◆ What is required:
Write out exactly the lines between the line containing "canopy_windows();" and the line containing "NODES[node].hide_render = NODES[node].hide_viewport", including both of those lines, and nothing more.
━━━━━━━━
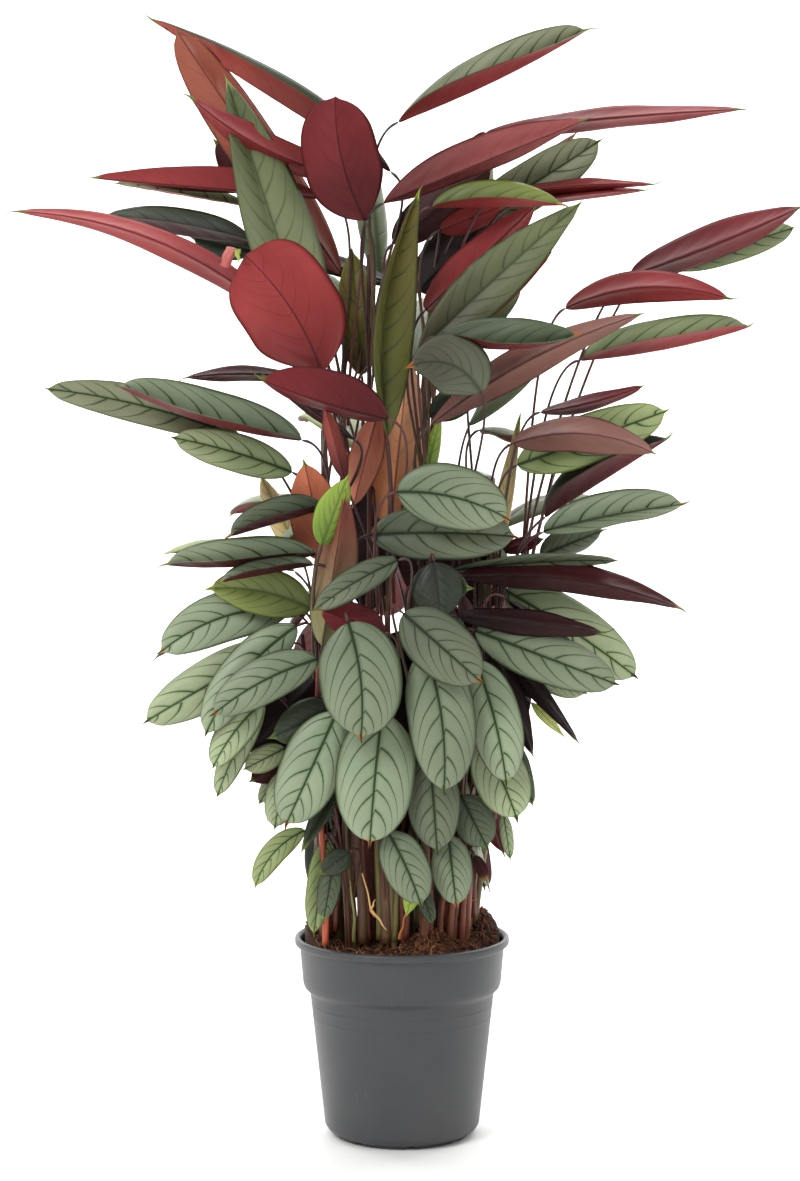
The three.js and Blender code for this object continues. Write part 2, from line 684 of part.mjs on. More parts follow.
function addMesh(group, name, body, colour, roughness) {
  const material = new THREE.MeshStandardMaterial({ color: colour, roughness, metalness: 0 });
  const mesh = new THREE.Mesh(toGeometry(body), material);
  mesh.name = name;
  group.add(mesh);
}

const plant = new THREE.Group();
addMesh(plant, "pot", potSolid(), colours.pot, 0.45);
addMesh(plant, "soil", soilSolid([...shoots, ...backShoots]), colours.soil, 0.95);
for (const shoot of shoots) {
  const red = shoot.leaves.filter((row) => row[12] === under).length * 2 > shoot.leaves.length;
  const body = shootSolid(shoot, shoot.leaves.map(frontLeaf));
  addMesh(plant, shoot.name, body, red ? colours.wine : colours.silver, 0.55);
}
for (const shoot of backShoots) {
  addMesh(plant, shoot.name, shootSolid(shoot, shoot.leaves.map(backLeaf)), colours.silver, 0.55);
}

export default plant;
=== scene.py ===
# Silverstar calathea in its nursery pot: the fine leaves, stems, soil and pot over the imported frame.
# The tables are in millimetres, and every mesh is written in metres.

import bpy
import numpy as np
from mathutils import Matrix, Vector


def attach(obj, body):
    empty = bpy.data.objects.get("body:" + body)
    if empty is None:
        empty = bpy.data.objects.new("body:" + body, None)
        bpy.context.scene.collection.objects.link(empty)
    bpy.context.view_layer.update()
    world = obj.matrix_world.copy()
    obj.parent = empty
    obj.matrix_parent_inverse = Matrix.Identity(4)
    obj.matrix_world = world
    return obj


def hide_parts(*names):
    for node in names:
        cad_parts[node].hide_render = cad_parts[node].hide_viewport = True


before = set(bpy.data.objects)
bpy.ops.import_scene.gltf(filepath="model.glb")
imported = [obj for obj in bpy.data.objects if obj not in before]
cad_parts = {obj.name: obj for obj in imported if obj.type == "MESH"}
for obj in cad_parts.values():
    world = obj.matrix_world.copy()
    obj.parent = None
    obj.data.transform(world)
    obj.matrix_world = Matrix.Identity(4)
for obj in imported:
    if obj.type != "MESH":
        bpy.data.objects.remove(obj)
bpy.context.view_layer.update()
random = np.random.default_rng(11)

viewSettings = {
    "eye": (0.0, -2550.0, 700.0),  # mm, at the height of the middle leaves
    "pitch": 3.55,                 # degrees down
    "cameraAcross": -2.0,          # mm, centres the photograph's frame
    "lens": 78.9,                  # mm
    "sensor": 36,                  # mm
}
eye = np.array(viewSettings["eye"])


def linear(hexColour):
    # sRGB hex to linear red, green, blue
    value = np.array([int(hexColour[i:i + 2], 16) for i in (1, 3, 5)]) / 255
    return np.where(value <= 0.04045, value / 12.92, ((value + 0.055) / 1.055) ** 2.4)


def unit(vectors):
    return vectors / np.maximum(np.linalg.norm(vectors, axis=-1, keepdims=True), 1e-9)


def ease(low, high, x):
    # 0 below low, 1 above high, and a smooth S between them
    share = np.clip((x - low) / (high - low), 0, 1)
    return share * share * (3 - 2 * share)


def blend(a, b, share):
    return a + (b - a) * share


def addNode(tree, kind, settings=None, links=None):
    # one node: settings by property or socket name, links as socket name to another node's output
    node = tree.nodes.new(kind)
    for name, value in (settings or {}).items():
        if isinstance(name, str) and hasattr(node, name):
            setattr(node, name, value)
        else:
            node.inputs[name].default_value = value
    for name, output in (links or {}).items():
        tree.links.new(output, node.inputs[name])
    return node


def newMaterial(name):
    material = bpy.data.materials.new(name)
    material.use_nodes = True
    tree = material.node_tree
    tree.nodes.clear()
    shader = addNode(tree, "ShaderNodeBsdfPrincipled")
    addNode(tree, "ShaderNodeOutputMaterial", links={"Surface": shader.outputs[0]})
    return material, tree, shader


def makeMesh(name, points, triangles, materials, faceMaterial=None, attributes=None):
    # points in mm go in as metres; attributes are per point, three numbers each
    used, triangles = np.unique(triangles, return_inverse=True)
    triangles = triangles.reshape(-1, 3)
    mesh = bpy.data.meshes.new(name)
    mesh.vertices.add(len(used))
    mesh.vertices.foreach_set("co", (points[used] / 1000).astype(np.float32).ravel())
    mesh.loops.add(triangles.size)
    mesh.loops.foreach_set("vertex_index", triangles.astype(np.int32).ravel())
    mesh.polygons.add(len(triangles))
    mesh.polygons.foreach_set("loop_start", np.arange(0, triangles.size, 3, dtype=np.int32))
    if faceMaterial is not None:
        mesh.polygons.foreach_set("material_index", faceMaterial.astype(np.int32))
    mesh.polygons.foreach_set("use_smooth", np.ones(len(triangles), dtype=bool))
    for material in materials:
        mesh.materials.append(material)
    for key, values in (attributes or {}).items():
        kind, prop, width = ("FLOAT_COLOR", "color", 4) if key == "tone" else ("FLOAT_VECTOR", "vector", 3)
        data = np.ones((len(used), width), dtype=np.float32)
        data[:, :3] = values[used]
        mesh.attributes.new(key, kind, "POINT").data.foreach_set(prop, data.ravel())
    mesh.update(calc_edges=True)
    piece = bpy.data.objects.new(name, mesh)
    bpy.context.scene.collection.objects.link(piece)
    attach(piece, "root")
    return piece


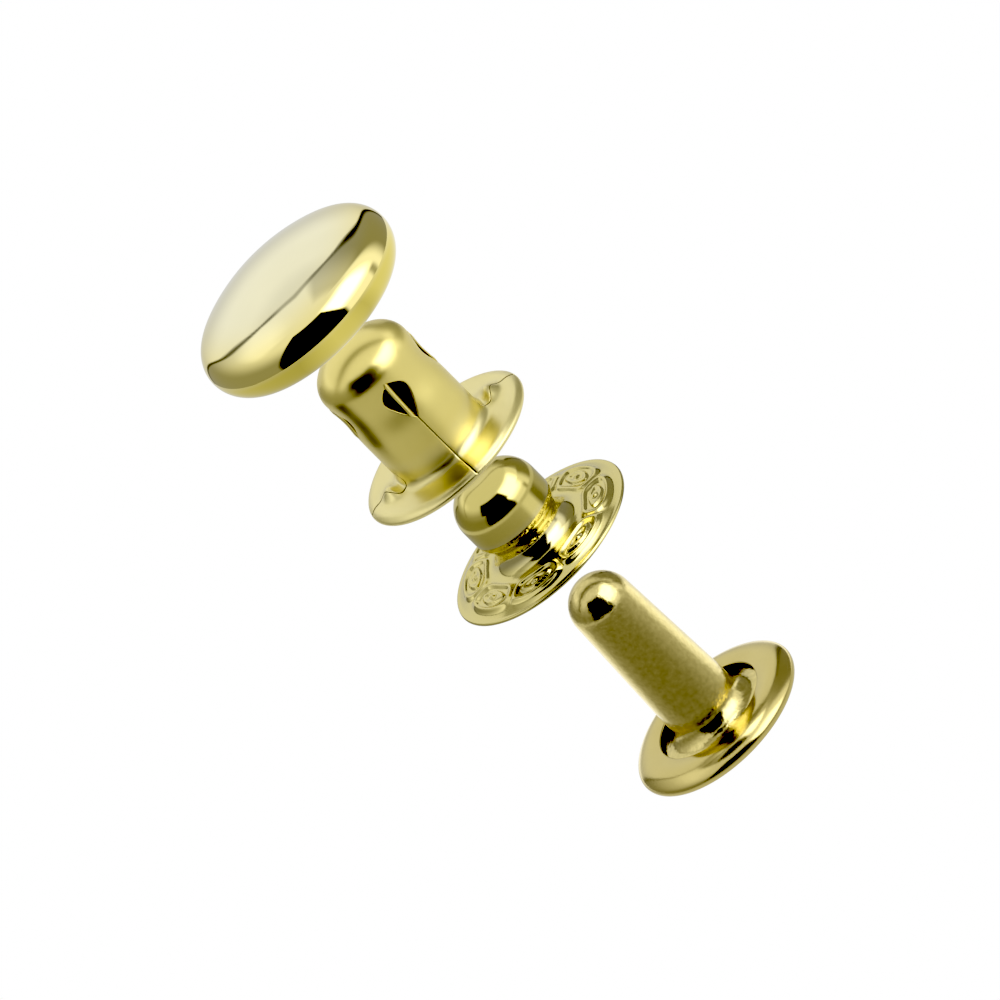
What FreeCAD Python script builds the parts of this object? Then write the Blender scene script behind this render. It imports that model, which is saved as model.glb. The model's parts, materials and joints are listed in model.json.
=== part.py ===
import FreeCAD, Part
import os
import re
import Sketcher

# A four-part press stud for leather, drawn apart along its axis (+Z): post, stud, socket and cap.
# Every part is a thin pressed sheet turned about the axis. Lengths are in millimetres, angles in degrees.

SIZES = {
    # Post: a base shell rolled over the flange of a hollow, slightly tapered stem.
    "base_radius": 5.46,
    "base_edge": 0.35,
    "base_sweep": 45.0,
    "crest_radius": 4.1,
    "lip_radius": 3.48,
    "lip_height": 1.02,
    "base_wall": 0.22,
    "stem_tip": 1.9,
    "stem_taper": 2.4,
    "stem_height": 12.1,
    "stem_foot": 1.1,
    "stem_seat": 0.79,
    "stem_flange": 4.5,
    "stem_wall": 0.24,
    # Stud: hollow head on a waisted neck, and a flange with eight raised eyes.
    "stud_level": 15.42,
    "stud_turn": 22.5,
    "stud_radius": 5.77,
    "stud_wall": 0.2,
    "stud_rim": 5.6,
    "stud_field": 4.95,
    "stud_rise": 0.3,
    "stud_drop": 0.06,
    "head_radius": 2.6,
    "head_flat": 0.72,
    "head_base": 2.63,
    "head_height": 5.54,
    "neck_curve": 1.2,
    "neck_sweep": 33.0,
    "eye_count": 8,
    "eye_circle": 4.25,
    "eye_width": 2.5,
    "eye_depth": 1.35,
    "eye_line": 0.2,
    "eye_dot": 0.24,
    "eye_height": 0.1,
    # Socket: flange, slotted barrel with a waist, and a closed dome.
    "socket_level": 23.48,
    "socket_turn": 2.5,
    "socket_radius": 5.37,
    "socket_wall": 0.33,
    "barrel_radius": 2.99,
    "barrel_foot": 0.5,
    "barrel_top": 4.3,
    "waist_curve": 5.15,
    "dome_radius": 2.97,
    "dome_base": 6.62,
    "dome_shoulder": 1.45,
    "dome_sweep": 54.2,
    "slit_count": 4,
    "slit_width": 0.08,
    "leaf_base": 3.7,
    "leaf_middle": 5.34,
    "leaf_top": 6.3,
    "leaf_width": 1.66,
    "leaf_curve": 2.2,
    "leaf_shoulder": 1.3,
    "tongue_width": 0.2,
    # Cap: pillow-shaped shell, rolled in underneath over a ring plate with an upturned collar.
    "cap_level": 33.94,
    "cap_radius": 6.35,
    "cap_edge": 1.7,
    "cap_shoulder": 1.54,
    "cap_sweep": 62.0,
    "cap_opening": 4.25,
    "cap_wall": 0.28,
    "collar_radius": 3.06,
    "collar_round": 0.4,
    "collar_height": 1.5,
    "collar_flange": 4.6,
}

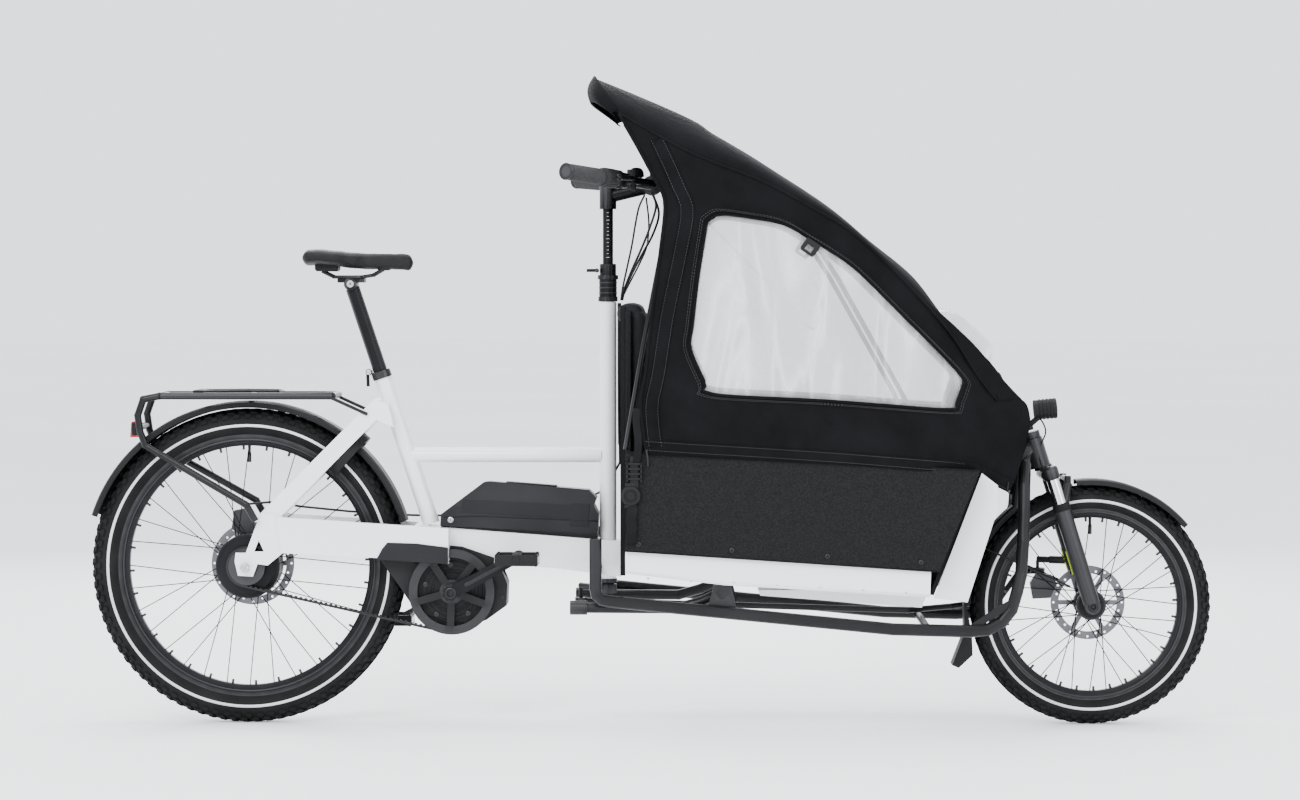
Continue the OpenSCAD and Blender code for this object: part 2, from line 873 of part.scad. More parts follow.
// A ring on the left half of the bar, from s0 to s1 along it
module sleeve(s0, s1, r) {
    along(bar_bend, bar_dir)
        difference() {
            translate([0, 0, s0])
                cylinder(r = r, h = s1 - s0);
            translate([0, 0, s0 - 1])
                cylinder(r = bar_r + fit, h = s1 - s0 + 2);
        }
}
module grips() color("#3a3a3a") {
    both()
        sleeve(178, bar_len, 16);
    sleeve(130, 177, 16.5);
    both()
        along(bar_bend, bar_dir)
            translate([0, 0, bar_len])
                cylinder(r = 17, h = 6);
}
module shifter_grip() color("#2d2d2d")
    mirror([0, 1, 0])
        sleeve(130, 177, 19);

lever_s = 102;
module bar_controls() color("#181818") {
    both() {
        sleeve(88, 118, 15.5);
        // lever perch
        along(bar_bend, bar_dir)
            difference() {
                translate([-9, -42, 90])
                    cube([18, 29, 26]);
                translate([-5.5, -50, 84])
                    cube([11, 28.5, 38]);
                translate([-20, -30, lever_s])
                    rotate([0, 90, 0])
                        cylinder(r = 2.5 + fit, h = 40);
            }
    }
    // shifter housing
    mirror([0, 1, 0]) {
        sleeve(119, 129, 20);
    }
    // display above the stem clamp
    translate([14, -34, 1181])
        rotate([0, 20, 0])
            cube([8, 68, 40]);
    translate([0, -12, 1179.3])
        cube([16, 24, 6]);
    // bell on the left half
    along(bar_bend, bar_dir)
        translate([-34, 0, 70])
            rotate([0, 90, 0])
                cylinder(r = 17, h = 14);
}
module lever_blade()
    along(bar_bend, bar_dir) {
        translate([-5, -36, lever_s - 6])
            cube([10, 12, 12]);
        // pivot pin through both ears of the perch
        translate([-9, -30, lever_s])
            rotate([0, 90, 0])
                cylinder(r = 2.5, h = 18);
        rod([0, -31, lever_s + 1], [0, -46, lever_s + 30], 4.6);
        translate([0, -46, lever_s + 30])
            sphere(r = 5.6);
        rod([0, -46, lever_s + 30], [2, -48, lever_s + 76], 5);
        translate([2, -48, lever_s + 76])
            sphere(r = 6.5);
    }
module brake_lever_left() color("#1c1c1c") lever_blade();
module brake_lever_right() color("#1c1c1c")
    mirror([0, 1, 0])
        lever_blade();

module control_cables() color("#0d0d0d") {
    swept([
        [-10, -96, 1135], [-22, -80, 1110], [-30, -60, 1075], [-38, -42, 1030], [-48, -28, 985],
        [-58, -18, 940],
        [-62, -14, 912]
    ], 2);
    swept([
        [6, -90, 1140], [14, -72, 1112], [0, -50, 1066], [-18, -32, 1022], [-38, -17, 978], [-54, -8, 938],
        [-60, -5, 912]
    ], 2.4);
    swept([
        [6, 90, 1140], [18, 72, 1100], [6, 50, 1056], [-16, 32, 1014], [-38, 17, 972], [-54, 8, 936],
        [-60, 5, 912]
    ], 2.4);
    swept([
        [-10, 96, 1135], [-4, 80, 1080], [-8, 60, 1030], [-22, 44, 994], [-40, 30, 958], [-54, 20, 930],
        [-62, 14, 912]
    ], 2);
}

tie_rod_route = [
    [column_x + arm_vec[0], arm_vec[1], 256], [560, 85, 236], [660, 140, 240], [765, 146, 254],
    [806, 116, 318], [843, 85, 323]
];
module tie_rod() color("#121212") difference() {
    union() {
        pipe(tie_rod_route, 6.5);
        translate([843, 85, 317])
            cylinder(r = 16, h = 12);
        translate([column_x, 0, 249] + arm_vec)
            cylinder(r = 13, h = 14);
    }
    // wide eye that the ball stud moves about in
    translate([843, 85, 300])
        cylinder(r = 12.2, h = 60);
    translate([column_x, 0, 230] + arm_vec)
        cylinder(r = 4 + fit, h = 60);
}

module kickstand() color("#121212") {
    rod([155, -188, 297], [155, 188, 297], 12);
    both() {
        pipe([[155, 163, 297], [110, 163, 276], [60, 163, 262], [-130, 163, 263]], 11);
        rod([-130, 163, 263], [-166, 163, 263], 15);
    }
}

main_beam();
seatstays();
seat_tube();
top_tube();
steering_tube();
head_tube();
side_tubes();
box_tray();
box_panels();
bench_cushions();
canopy();
canopy_windows();
canopy_poles();
side_straps();
battery();
motor();
motor_covers();
rear_rack();
tail_light();
rear_fender();
ring_lock();
drive_belt();
rear_caliper();
frame_hardware();
frame_cables();
seatpost();
saddle();
seat_lever();
crankset();
belt_ring();
pedal_right();
pedal_left();
rear_tyre();
rear_rim();
rear_hub();
rear_spokes();
rear_rotor();
rear_sprocket();
front_tyre();
front_rim();
front_hub();
front_spokes();
front_rotor();
fork_upper();
headlight();
fork_lowers();
front_fender();
front_caliper();
tie_rod();
steering_column();
stem();
handlebar();
grips();
bar_controls();
brake_lever_right();
brake_lever_left();
shifter_grip();
column_lever();
control_cables();
kickstand();
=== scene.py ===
"""A front-loading cargo bicycle with a child canopy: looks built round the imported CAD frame."""

from math import acos, atan2, copysign, cos, exp, pi, radians, sin, sqrt, tau

import bmesh
import bpy
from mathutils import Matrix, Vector, noise


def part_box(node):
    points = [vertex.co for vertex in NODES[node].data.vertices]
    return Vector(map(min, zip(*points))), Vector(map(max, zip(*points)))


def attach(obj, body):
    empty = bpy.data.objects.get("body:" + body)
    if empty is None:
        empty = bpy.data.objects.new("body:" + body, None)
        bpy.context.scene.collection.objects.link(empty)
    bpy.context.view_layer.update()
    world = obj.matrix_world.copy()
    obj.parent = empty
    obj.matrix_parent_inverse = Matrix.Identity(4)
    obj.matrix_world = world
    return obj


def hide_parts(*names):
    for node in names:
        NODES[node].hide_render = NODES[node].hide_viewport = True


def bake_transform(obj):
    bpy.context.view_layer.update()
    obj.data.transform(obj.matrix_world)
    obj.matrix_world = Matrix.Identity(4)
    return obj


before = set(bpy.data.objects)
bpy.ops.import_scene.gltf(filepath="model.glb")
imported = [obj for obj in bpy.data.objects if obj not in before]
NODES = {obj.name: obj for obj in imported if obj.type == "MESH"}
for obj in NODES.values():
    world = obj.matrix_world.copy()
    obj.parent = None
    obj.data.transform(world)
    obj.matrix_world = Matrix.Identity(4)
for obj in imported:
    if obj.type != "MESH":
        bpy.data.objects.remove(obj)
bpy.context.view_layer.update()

SIDES = ((-1, "right"), (1, "left"))
MM = 0.001


# ---------- materials ----------

def new_material(name, base, rough, metal=0.0, **sockets):
    """A principled material. Values in sockets are set straight on the shader."""
    m = bpy.data.materials.new(name)
    m.use_nodes = True
    bsdf = m.node_tree.nodes["Principled BSDF"]
    bsdf.inputs["Base Color"].default_value = (*base, 1)
    bsdf.inputs["Roughness"].default_value = rough
    bsdf.inputs["Metallic"].default_value = metal
    for key, value in sockets.items():
        bsdf.inputs[key.replace("_", " ")].default_value = value
    return m, m.node_tree, bsdf


def coords(tree, scale=(1, 1, 1), turn=(0, 0, 0)):
    """Object coordinates, stretched and turned."""
    at = tree.nodes.new("ShaderNodeTexCoord")
    mapping = tree.nodes.new("ShaderNodeMapping")
    mapping.inputs["Scale"].default_value = scale
    mapping.inputs["Rotation"].default_value = turn
    tree.links.new(at.outputs["Object"], mapping.inputs["Vector"])
    return mapping.outputs["Vector"]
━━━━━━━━
◆ Exercise result:
canopy_windows();
canopy_poles();
side_straps();
battery();
motor();
motor_covers();
rear_rack();
tail_light();
rear_fender();
ring_lock();
drive_belt();
rear_caliper();
frame_hardware();
frame_cables();
seatpost();
saddle();
seat_lever();
crankset();
belt_ring();
pedal_right();
pedal_left();
rear_tyre();
rear_rim();
rear_hub();
rear_spokes();
rear_rotor();
rear_sprocket();
front_tyre();
front_rim();
front_hub();
front_spokes();
front_rotor();
fork_upper();
headlight();
fork_lowers();
front_fender();
front_caliper();
tie_rod();
steering_column();
stem();
handlebar();
grips();
bar_controls();
brake_lever_right();
brake_lever_left();
shifter_grip();
column_lever();
control_cables();
kickstand();
=== scene.py ===
"""A front-loading cargo bicycle with a child canopy: looks built round the imported CAD frame."""

from math import acos, atan2, copysign, cos, exp, pi, radians, sin, sqrt, tau

import bmesh
import bpy
from mathutils import Matrix, Vector, noise


def part_box(node):
    points = [vertex.co for vertex in NODES[node].data.vertices]
    return Vector(map(min, zip(*points))), Vector(map(max, zip(*points)))


def attach(obj, body):
    empty = bpy.data.objects.get("body:" + body)
    if empty is None:
        empty = bpy.data.objects.new("body:" + body, None)
        bpy.context.scene.collection.objects.link(empty)
    bpy.context.view_layer.update()
    world = obj.matrix_world.copy()
    obj.parent = empty
    obj.matrix_parent_inverse = Matrix.Identity(4)
    obj.matrix_world = world
    return obj


def hide_parts(*names):
    for node in names:
        NODES[node].hide_render = NODES[node].hide_viewport = True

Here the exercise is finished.